● **PROBLEM STATEMENT**:
Copy every line from the records below that holds the word "limits".

● **THE RECORDS**:
********
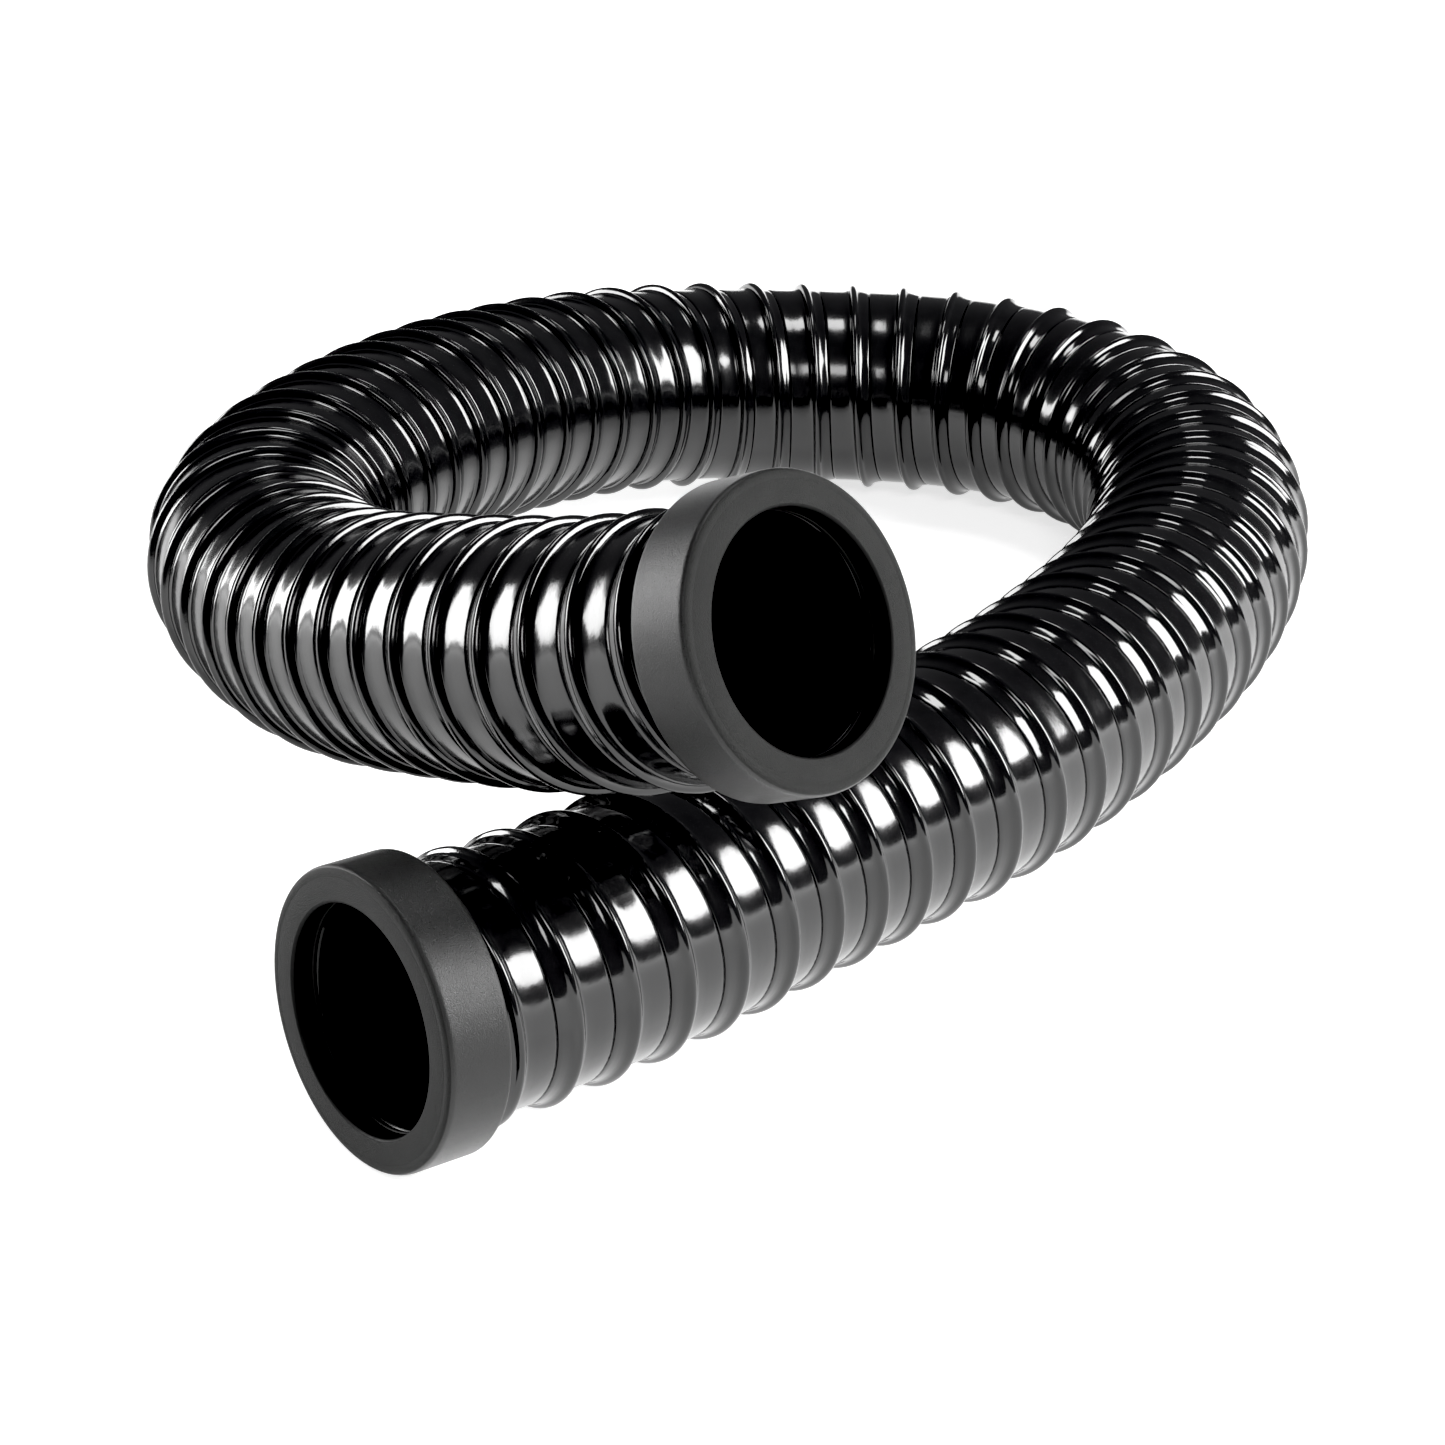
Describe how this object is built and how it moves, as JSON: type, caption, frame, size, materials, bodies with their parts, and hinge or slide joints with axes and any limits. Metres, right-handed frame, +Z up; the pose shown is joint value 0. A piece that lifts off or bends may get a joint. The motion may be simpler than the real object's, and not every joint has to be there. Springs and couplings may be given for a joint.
{
  "type": "vacuum hose",
  "caption": "Short spiral-ribbed vacuum hose lying in a single loop, with a plain swivel cuff on each end for a spigot of the bore's size.",
  "frame": {"origin": "on the floor under the centre of the object's bounding box", "axes": "+Z up from the floor, +X to the right and +Y away from the end cuffs; the object is longest along Y and shortest along Z"},
  "size_m": [0.2302, 0.3254, 0.1108],
  "materials": {
    "hose_web": "glossy black flexible PVC",
    "hose_rib": "high-gloss black rigid PVC",
    "collar": "satin black moulded plastic",
    "cuff": "matt charcoal, fine moulded grain"
  },
  "bodies": {
    "hose": {"hose_web": "hose_web", "hose_rib": "hose_rib", "lower_collar": "collar", "upper_collar": "collar"},
    "lower_cuff": {"lower_cuff": "cuff"},
    "upper_cuff": {"upper_cuff": "cuff"}
  },
  "joints": [
    {"name": "lower_cuff_swivel", "type": "hinge", "parent": "hose", "child": "lower_cuff", "pos_m": [-0.058, -0.141, 0.0255], "axis": [-0.7792, -0.6234, 0.0649], "continuous": true},
    {"name": "upper_cuff_swivel", "type": "hinge", "parent": "hose", "child": "upper_cuff", "pos_m": [0.004, -0.132, 0.0865], "axis": [0.6919, -0.593, 0.4118], "continuous": true}
  ]
}
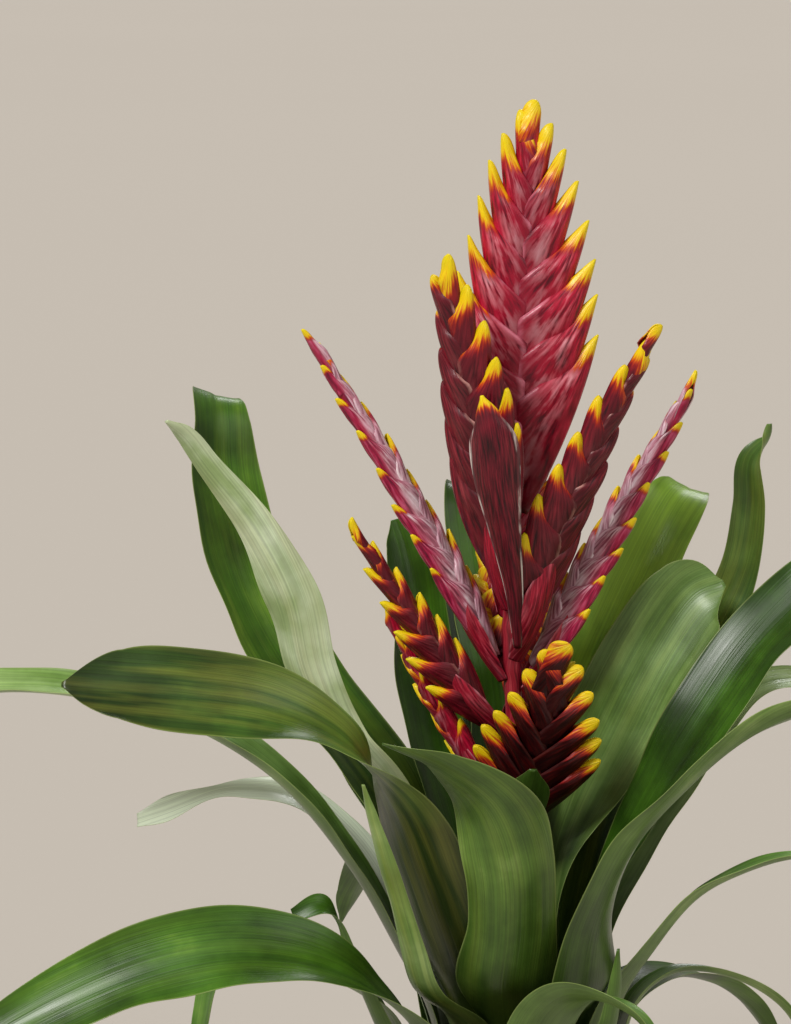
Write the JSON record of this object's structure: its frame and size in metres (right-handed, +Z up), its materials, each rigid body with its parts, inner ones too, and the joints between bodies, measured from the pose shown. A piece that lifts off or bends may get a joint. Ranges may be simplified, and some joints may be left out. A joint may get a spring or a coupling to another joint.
{
  "type": "potted bromeliad",
  "caption": "Flowering bromeliad in a round pot: arching strap leaves around a branched head of flat, two-ranked flower spikes.",
  "frame": {"origin": "centre of the pot's flat underside", "axes": "+Z up along the pot and the flower stem; -Y towards the side the plant is shown from; +X to that side's right"},
  "size_m": [0.4394, 0.3259, 0.5449],
  "materials": {
    "pot": "matt, pale stone colour",
    "potting_mix": "rough, dark composted bark",
    "flower_stem": "smooth, waxy, deep red",
    "leaf": "waxy satin green with fine parallel veins",
    "leaf_underside": "waxy satin grey-green with fine parallel veins",
    "bract": "glossy crimson with yellow tips"
  },
  "bodies": {
    "root": {"pot": "pot", "potting_mix": "potting_mix", "flower_stem": "flower_stem", "leaf_back_upright": "leaf", "leaf_back_left_inner": "leaf", "leaf_back_left_slim": "leaf", "leaf_left_tall": "leaf", "leaf_right_grey": "leaf_underside", "leaf_right_back_broad": "leaf", "leaf_left_twisted": "leaf_underside", "leaf_right_tall_curled": "leaf_underside", "leaf_front_left_broad": "leaf", "leaf_front_folded": "leaf", "leaf_right_glossy": "leaf", "leaf_young_pointed": "leaf_underside", "leaf_left_long_arching": "leaf", "leaf_left_curled_tip": "leaf_underside", "leaf_right_front_broad": "leaf", "leaf_right_low_tip": "leaf", "leaf_back_arching": "leaf", "leaf_back_right_arching": "leaf", "leaf_back_left_arching": "leaf", "leaf_right_slim_arching": "leaf", "leaf_left_low_broad": "leaf", "leaf_right_small_pointed": "leaf_underside", "leaf_left_small_curled": "leaf_underside", "leaf_right_drooping": "leaf", "leaf_left_drooping": "leaf", "leaf_back_low_left": "leaf", "leaf_front_right_low": "leaf", "leaf_back_low_right": "leaf", "stem_leaf": "leaf", "spike_upper_left": "bract", "spike_front_bud": "bract", "spike_upper_right": "bract", "spike_far_right": "bract", "spike_left": "bract", "spike_lower_left": "bract", "spike_lowest_left": "bract", "spike_front_low": "bract", "spike_back_left": "bract", "spike_back_upper": "bract", "spike_back_low": "bract", "top_spike_bract_01": "bract", "top_spike_bract_02": "bract", "top_spike_bract_03": "bract", "top_spike_bract_04": "bract", "top_spike_bract_05": "bract", "top_spike_bract_06": "bract", "top_spike_bract_07": "bract", "top_spike_bract_08": "bract", "top_spike_bract_09": "bract", "top_spike_bract_10": "bract", "top_spike_bract_11": "bract", "top_spike_bract_12": "bract", "top_spike_bract_13": "bract", "top_spike_bract_14": "bract", "top_spike_bract_15": "bract", "top_spike_bract_16": "bract"}
  },
  "joints": []
}
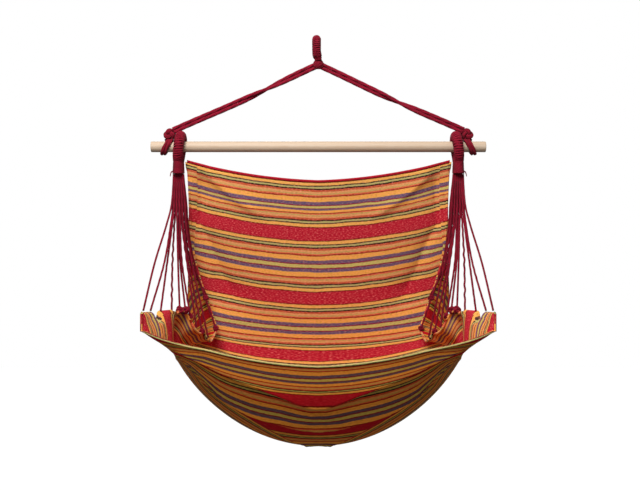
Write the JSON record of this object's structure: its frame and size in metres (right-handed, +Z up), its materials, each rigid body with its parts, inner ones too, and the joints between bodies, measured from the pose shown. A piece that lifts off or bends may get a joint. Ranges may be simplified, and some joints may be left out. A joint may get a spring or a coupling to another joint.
{
  "type": "hammock chair",
  "caption": "Hanging hammock chair: a striped cloth sling hung by fans of cords from a wooden spreader bar, with a rope eye for a ceiling hook.",
  "frame": {"origin": "the point inside the top eye that bears on the ceiling hook, at the top of the eye's opening", "axes": "+Z up; X along the spreader bar; the sitter faces -Y, so the backrest is on the +Y side"},
  "size_m": [1, 0.431, 1.2283],
  "materials": {
    "bar_wood": "bare pine, lightly sanded",
    "crimson_rope": "soft laid cotton rope",
    "crimson_cord": "soft laid cotton cord",
    "burgundy_rope": "soft laid cotton rope",
    "striped_cloth": "coarse woven cotton with woven stripes",
    "crimson_hem": "rolled hem of the same cotton"
  },
  "bodies": {
    "hook_eye": {"top_eye_rope": "burgundy_rope", "top_eye_serving": "crimson_cord"},
    "neck_bundle": {"neck_rope_bundle": "crimson_rope"},
    "neck_binding": {"neck_whipping": "crimson_cord"},
    "yoke": {"spreader_bar": "bar_wood", "hitch_left": "burgundy_rope", "hitch_right": "burgundy_rope", "hitch_knot_left": "crimson_rope", "hitch_knot_right": "crimson_rope", "suspension_rope_left_1": "crimson_rope", "suspension_rope_left_2": "crimson_rope", "suspension_rope_right_1": "crimson_rope", "suspension_rope_right_2": "crimson_rope"},
    "sling": {"side_loop_left": "burgundy_rope", "side_loop_right": "burgundy_rope", "side_loop_serving_left": "crimson_cord", "side_loop_serving_right": "crimson_cord", "collar_left": "crimson_cord", "collar_right": "crimson_cord", "whipping_tail_left": "burgundy_rope", "whipping_tail_right": "burgundy_rope", "fan_cord_left_1": "crimson_cord", "fan_cord_left_2": "crimson_cord", "fan_cord_left_3": "crimson_cord", "fan_cord_left_4": "crimson_cord", "fan_cord_left_5": "crimson_cord", "fan_cord_left_6": "crimson_cord", "fan_cord_left_7": "crimson_cord", "fan_cord_left_8": "crimson_cord", "fan_cord_left_9": "crimson_cord", "fan_cord_left_10": "crimson_cord", "fan_cord_left_11": "crimson_cord", "fan_cord_left_12": "crimson_cord", "fan_cord_right_1": "crimson_cord", "fan_cord_right_2": "crimson_cord", "fan_cord_right_3": "crimson_cord", "fan_cord_right_4": "crimson_cord", "fan_cord_right_5": "crimson_cord", "fan_cord_right_6": "crimson_cord", "fan_cord_right_7": "crimson_cord", "fan_cord_right_8": "crimson_cord", "fan_cord_right_9": "crimson_cord", "fan_cord_right_10": "crimson_cord", "fan_cord_right_11": "crimson_cord", "fan_cord_right_12": "crimson_cord", "seat_cloth": "striped_cloth", "top_hem": "crimson_hem", "front_hem": "striped_cloth", "side_hem_left": "striped_cloth", "side_hem_right": "striped_cloth"}
  },
  "joints": [
    {"name": "twist", "type": "hinge", "parent": "hook_eye", "child": "neck_bundle", "pos_m": [0, 0, -0.061], "axis": [0, 0, 1], "range_deg": [-90, 90]},
    {"name": "side_rock", "type": "hinge", "parent": "neck_bundle", "child": "neck_binding", "pos_m": [0, 0, -0.061], "axis": [0, 1, 0], "range_deg": [-12, 12]},
    {"name": "swing", "type": "hinge", "parent": "neck_binding", "child": "yoke", "pos_m": [0, 0, -0.061], "axis": [1, 0, 0], "range_deg": [-35, 35]},
    {"name": "sling_tilt", "type": "hinge", "parent": "yoke", "child": "sling", "pos_m": [0, 0, -0.307], "axis": [1, 0, 0], "range_deg": [-20, 20]}
  ]
}
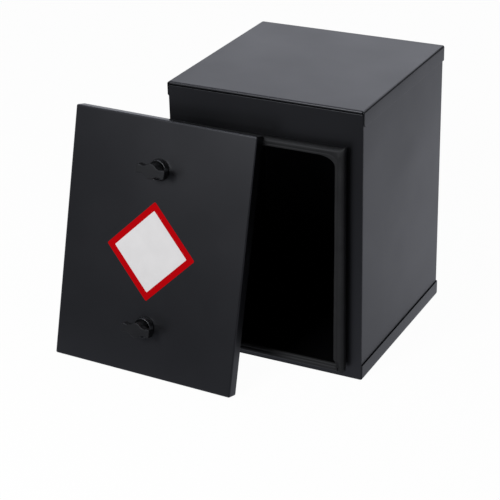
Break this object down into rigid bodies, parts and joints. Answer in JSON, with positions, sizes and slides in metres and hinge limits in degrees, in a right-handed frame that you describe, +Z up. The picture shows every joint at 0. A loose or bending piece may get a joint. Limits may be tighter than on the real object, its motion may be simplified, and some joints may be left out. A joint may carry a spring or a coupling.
{
  "type": "gas cylinder cabinet",
  "caption": "Sheet steel locker for a gas cylinder: a box with a rubber-sealed collar round its front opening, and a lift-off door pan with wing-knob cam latches that leans on it.",
  "frame": {"origin": "centre of the cabinet's underside", "axes": "+Z up, +Y towards the back, +X to the right seen from the front; the opening and the door are on the -Y side"},
  "size_m": [0.4422, 0.435, 0.41],
  "materials": {
    "powder_coat": "black satin powder coat, finely textured",
    "seal_rubber": "black rubber, dull",
    "latch_plastic": "black moulded plastic, satin",
    "zinc_steel": "zinc plated"
  },
  "bodies": {
    "cabinet": {"top_cover": "powder_coat", "front_panel": "powder_coat", "base_tray": "powder_coat", "body_wrap": "powder_coat", "opening_collar": "powder_coat", "collar_seal": "seal_rubber", "vent_grille": "zinc_steel", "vent_rivet_1": "zinc_steel", "vent_rivet_2": "zinc_steel", "vent_rivet_3": "zinc_steel", "vent_rivet_4": "zinc_steel", "hose_grommet": "seal_rubber"},
    "door": {"door_pan": "powder_coat", "upper_latch_gasket": "seal_rubber", "upper_latch_housing": "latch_plastic", "upper_latch_nut": "latch_plastic", "lower_latch_gasket": "seal_rubber", "lower_latch_housing": "latch_plastic", "lower_latch_nut": "latch_plastic"},
    "upper_knob": {"upper_wing_knob": "latch_plastic", "upper_cam": "zinc_steel", "upper_cam_washer": "zinc_steel", "upper_cam_screw": "zinc_steel"},
    "lower_knob": {"lower_wing_knob": "latch_plastic", "lower_cam": "zinc_steel", "lower_cam_washer": "zinc_steel", "lower_cam_screw": "zinc_steel"}
  },
  "joints": [
    {"name": "door_lift", "type": "slide", "parent": "cabinet", "child": "door", "axis": [0, 0, 1], "range_m": [0, 0.45]},
    {"name": "upper_latch", "type": "hinge", "parent": "door", "child": "upper_knob", "pos_m": [-0.14153, -0.19676, 0.29518], "axis": [0.035, 0.9643, -0.2624], "range_deg": [-5, 85]},
    {"name": "lower_latch", "type": "hinge", "parent": "door", "child": "lower_knob", "pos_m": [-0.14372, -0.25707, 0.07323], "axis": [-0.035, -0.9643, 0.2624], "range_deg": [0, 92]}
  ]
}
********
● **RESULT OF THE EXERCISE**:
Describe how this object is built and how it moves, as JSON: type, caption, frame, size, materials, bodies with their parts, and hinge or slide joints with axes and any limits. Metres, right-handed frame, +Z up; the pose shown is joint value 0. A piece that lifts off or bends may get a joint. The motion may be simpler than the real object's, and not every joint has to be there. Springs and couplings may be given for a joint.
Break this object down into rigid bodies, parts and joints. Answer in JSON, with positions, sizes and slides in metres and hinge limits in degrees, in a right-handed frame that you describe, +Z up. The picture shows every joint at 0. A loose or bending piece may get a joint. Limits may be tighter than on the real object, its motion may be simplified, and some joints may be left out. A joint may carry a spring or a coupling.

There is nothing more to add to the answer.